2012 may one day prove to be a year that signals the beginning of Hip Hop’s renaissance. There were several standout albums and projects that are indications that the “fresh” is back in Hip Hop culture. The reemergence of the emcee and the further expansion of the influence of Hip Hop beyond the street and into the collective conscious of the world bodes well for the next era of b-boys, b-girls, backpackers, rappers, wordsmiths, emcees, and heads.
Rap was rap again with artists like Roc Marciano, Action Bronson, Joey Bada$$, and Sean Price using lyrics instead of gimmicks. Kendrick Lamar proved he could be successful without compromising with the release of the critically acclaimed “Good kid, M.A.A.D. city”. 9th Wonder resurrected the Producer/Emcee dynamic with strong projects featuring Murs and Buckshot respectively. Alchemist followed suit with excellent collaborations with Action Bronson and Domo Genesis. Rising Inland Empire artist Stevie Crooks got an assist from LRG and crafted Cashmere Killer, a throwback project to the hey day of boom bap rap. Curtiss King’s Atychiphobia was a pleasant surprise and worthy of being introduced to the mainstream conscious.
There will always be a faction of artists that will do whatever necessary to make themselves relevant by rehashing and regurgitating standard Hip Hop motifs. Rick Ross continued to make his brand of stereotypical music aimed at wider audiences. However even Ross found himself under pressure to create dynamic lyrics with the recruitment of Stalley to MMG and a hungry Wale and Meek Mill pushing out respective projects. 2 Chainz changed his name and signed to Kanye’s G.O.O.D. Music label and suddenly became the hottest rapper in the game for his non-linear lyrics, stunted flow and slurred delivery. Nevertheless, his debut album offered nothing new in terms of creativity and although it delivered some fan favorite club anthems it was an artistic flop. That seemed to be a norm in 2012, commercial artists made “hot” trendy songs to generate buzz to promote lackluster albums. Kanye West’s G.O.O.D. Music compilation “Cruel Summer” was a hit and miss with three strong singles but a lack of overall potency as an album. It also helped boost the popularity of Chicago native rapper Chief Keef but his debut album suffered from the same fate as many of the major releases of 2012.

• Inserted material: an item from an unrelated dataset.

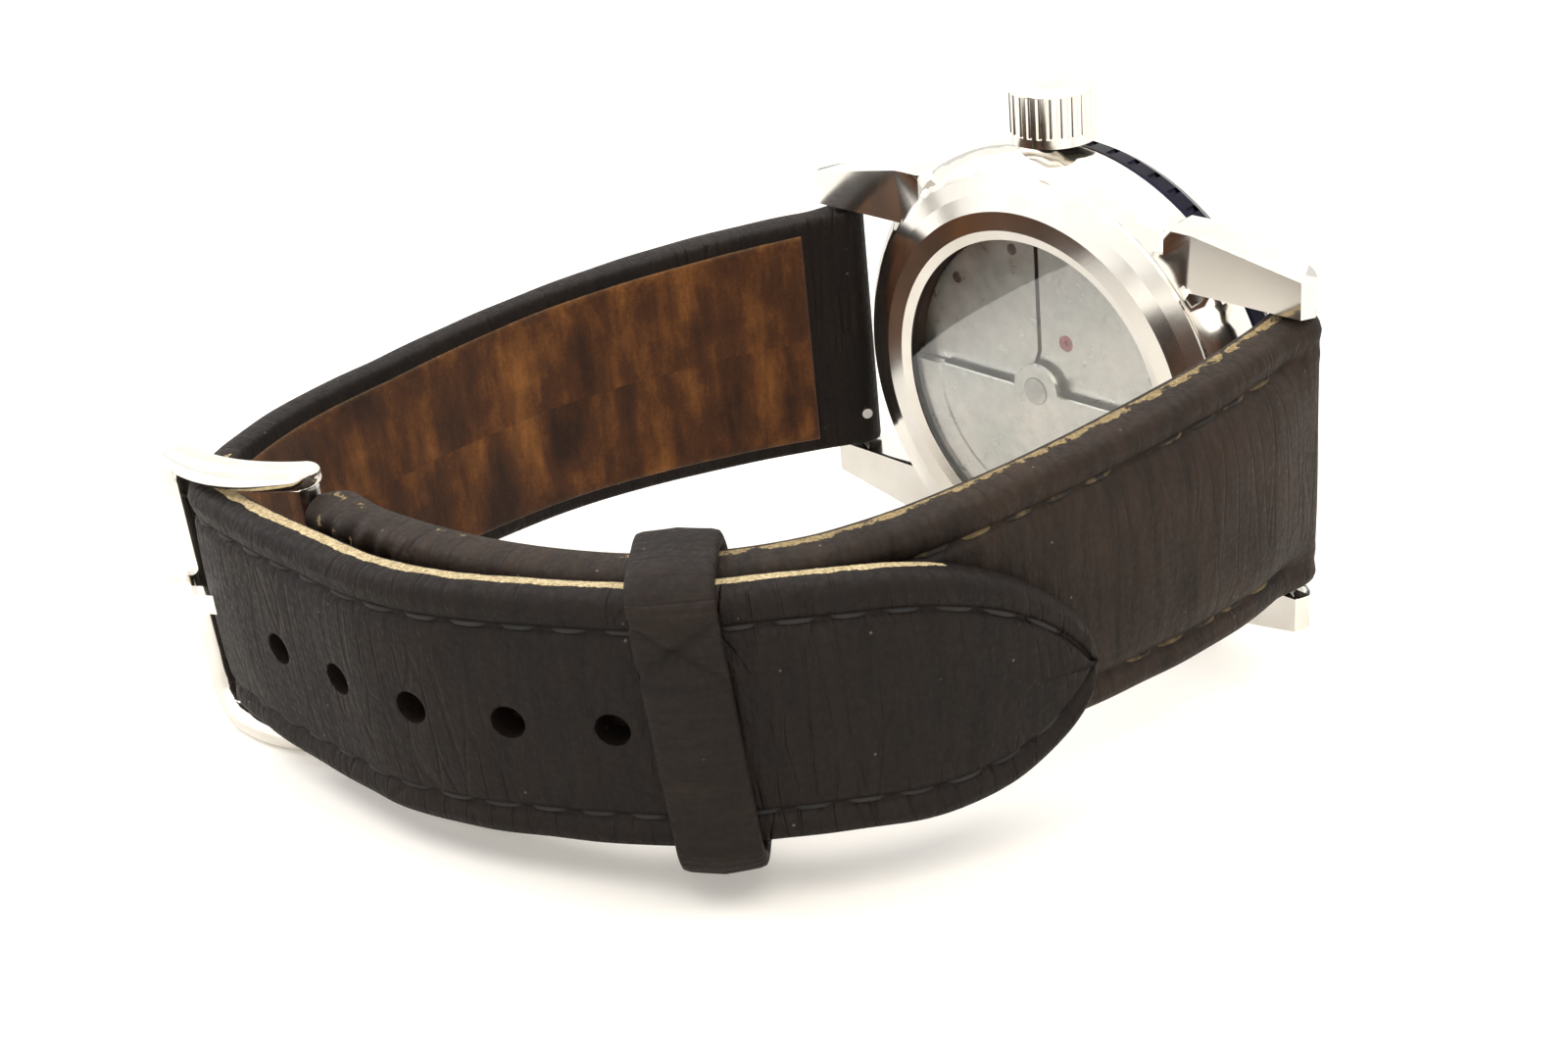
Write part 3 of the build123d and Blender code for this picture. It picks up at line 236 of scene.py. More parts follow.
# %% Strap leather
def strap_leather(name, dark, light, raw_dark, raw_light, edge_wear, wrinkle_depth):
    """Worn black leather; the piece's UV map runs along and across it, and 'worn' marks its edges."""
    material, tree, shader = new_material(name, Roughness=0.62)
    shader.inputs["Specular IOR Level"].default_value = 0.18
    place = object_place(tree)
    surface = shade(tree, "ShaderNodeUVMap", {"uv_map": "strap"})
    grain = add_node(
        tree, "ShaderNodeTexVoronoi", {"feature": "SMOOTH_F1"},
        Vector=place, Scale=per_mm(0.42), Smoothness=0.5).outputs["Distance"]
    pores = noise(tree, place, 0.22, 3.0, 0.6)
    squeezed = shade(tree, "ShaderNodeMapping", Vector=surface, Scale=(1.0, 0.12, 1.0))
    wrinkles = noise(tree, squeezed, 1.1, 4.0, 0.65)
    cloud = noise(tree, place, 9, 3.0, 0.55)
    cracks = add_node(
        tree, "ShaderNodeTexVoronoi", {"feature": "DISTANCE_TO_EDGE"},
        Vector=squeezed, Scale=per_mm(1.6)).outputs["Distance"]
    open_crack = mapped(tree, cracks, 0.0, 0.07, 0.0, 1.0)
    patches = mapped(tree, cloud, 0.45, 0.6, 1.0, 0.0)
    crack_height = shade(tree, "ShaderNodeMath", {"operation": "MAXIMUM"}, i0=open_crack, i1=patches)
    both = scaled_sum(tree, cloud, 0.45, scaled_sum(tree, wrinkles, 0.55))
    base = ramp(tree, both, [(0.34, dark), (0.62, light)])
    # Dust and lint: pale specks about a fifth of a millimetre across, in four of ten 1.5 mm cells.
    dust = add_node(tree, "ShaderNodeTexVoronoi", Vector=place, Scale=per_mm(1.5), Randomness=1.0)
    speck = ramp(tree, dust.outputs["Distance"], [(0.045, "#ffffff"), (0.075, "#000000")])
    cell_number = shade(tree, "ShaderNodeSeparateColor", Color=dust.outputs["Color"])
    rare = shade(tree, "ShaderNodeMath", {"operation": "GREATER_THAN"}, i0=cell_number, i1=0.58)
    dusty = shade(tree, "ShaderNodeMath", {"operation": "MULTIPLY"}, i0=speck, i1=rare)
    faint = shade(tree, "ShaderNodeMath", {"operation": "MULTIPLY"}, i0=dusty, i1=0.3)
    with_dust = add_node(tree, "ShaderNodeMix", {"data_type": "RGBA"}, Factor=faint)
    tree.links.new(base, with_dust.inputs[6])
    with_dust.inputs[7].default_value = colour("#9b9184")
    # Worn edges: the 'worn' attribute is 1 on a rubbed edge, and noise breaks it into flakes.
    worn = add_node(tree, "ShaderNodeAttribute", {"attribute_name": "worn"}).outputs["Fac"]
    mark = scaled_sum(tree, worn, edge_wear, noise(tree, place, 1.6, 6.0, 0.7))
    bare = ramp(tree, mark, [(0.97, "#000000"), (1.03, "#ffffff")])
    raw = ramp(tree, pores, [(0.35, raw_dark), (0.65, raw_light)])
    tree.links.new(mixed_colour(tree, bare, with_dust.outputs[2], raw), shader.inputs["Base Color"])
    matt = shade(tree, "ShaderNodeMapRange", Value=grain, i3=0.5, i4=0.72)
    tree.links.new(matt, shader.inputs["Roughness"])
    fine = bump(tree, pores, 0.35, 0.00006)
    cells = bump(tree, grain, 0.4, 0.00008, fine)
    creased = bump(tree, wrinkles, wrinkle_depth, 0.00022, cells)
    cracked = bump(tree, crack_height, wrinkle_depth, 0.00012, creased)
    tree.links.new(cracked, shader.inputs["Normal"])
    return material


leather_long = strap_leather(
    "waxed_calf_leather_long", "#070403", "#1b130e", "#94815d", "#d2c29c", 0.42, 1.0)
leather_short = strap_leather(
    "waxed_calf_leather_short", "#120c09", "#31261e", "#66573b", "#a08d66", 0.42, 0.6)
leather_keeper = strap_leather(
    "waxed_calf_leather_keeper", "#0a0604", "#1e1611", "#5d4f36", "#95835f", 0.30, 0.4)
for leather in (leather_long, leather_short, leather_keeper):
    print(leather.name, len(leather.node_tree.nodes), "shader nodes")

# %% [markdown]
# The lining is undyed split leather that years of wear have stained. Its brown is blotchy, with darker
# bands across it and a soft nap, so it has almost no gloss.

# %% Lining leather and raw edges
def lining_leather(name, stops, raw_stops):
    """Stained lining leather; 'worn' shows the raw fibre of its cut edge."""
    material, tree, shader = new_material(name, Roughness=0.9)
    shader.inputs["Specular IOR Level"].default_value = 0.15
    shader.inputs["Sheen Weight"].default_value = 0.15
    place = object_place(tree)
    surface = shade(tree, "ShaderNodeUVMap", {"uv_map": "strap"})
    across = shade(tree, "ShaderNodeMapping", Vector=surface, Scale=(1.0, 0.25, 1.0))
    bands = noise(tree, across, 3.2, 5.0, 0.62)
    blotch = noise(tree, place, 8, 4.0, 0.6)
    nap = noise(tree, place, 0.3, 4.0, 0.7)
    stain = scaled_sum(tree, blotch, 0.35, scaled_sum(tree, bands, 0.55))
    stained = ramp(tree, scaled_sum(tree, nap, 0.12, stain), stops)
    worn = add_node(tree, "ShaderNodeAttribute", {"attribute_name": "worn"}).outputs["Fac"]
    raw = ramp(tree, nap, raw_stops)
    tree.links.new(mixed_colour(tree, worn, stained, raw), shader.inputs["Base Color"])
    tree.links.new(bump(tree, nap, 0.6, 0.0001), shader.inputs["Normal"])
    return material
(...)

The commercial artists like Drake, Lil Wayne and Kanye West may have found themselves in the rotation on radio stations but the true Hip Hop was burgeoning beneath the superficial. Artists like A$AP Rocky broke through into the minds and ears of fans with his brand if neo gothic Hip Hop. Frank Ocean emerged as one of the most intriguing artists of 2012 with his Channel Orange release and the confession that he had been in a bisexual relationship. Curren$y continued to deliver impressive independent material with the release of “The Stoned Immaculate” and the Scarface influenced “Cigarette Boats”. DOOM resurfaced from the depths of villainy to announce a brand new Madvillain project and also released the apocalyptic riddled “Doomsayers” single on December 21, 2012.
The theme for 2012 could be “The Return”. Nas resurrected his career again with the stellar “Life Is Good”. Nas did not deliver a single track that could’ve been deemed radio ready but yet found himself on the top of the billboard charts. Kendrick Lamar brought West Coast music a much needed shot of adrenaline with “Good Kid, M.A.A.D. City”. The album is ironically being called this eras “Illmatic” for it’s uncompromising vision and meticulously crafted narrative. The old seems to have become new as this generation discovers the substance of the past and looks at it with fresh eyes. 2013 looks to be yet another promising year for the culture.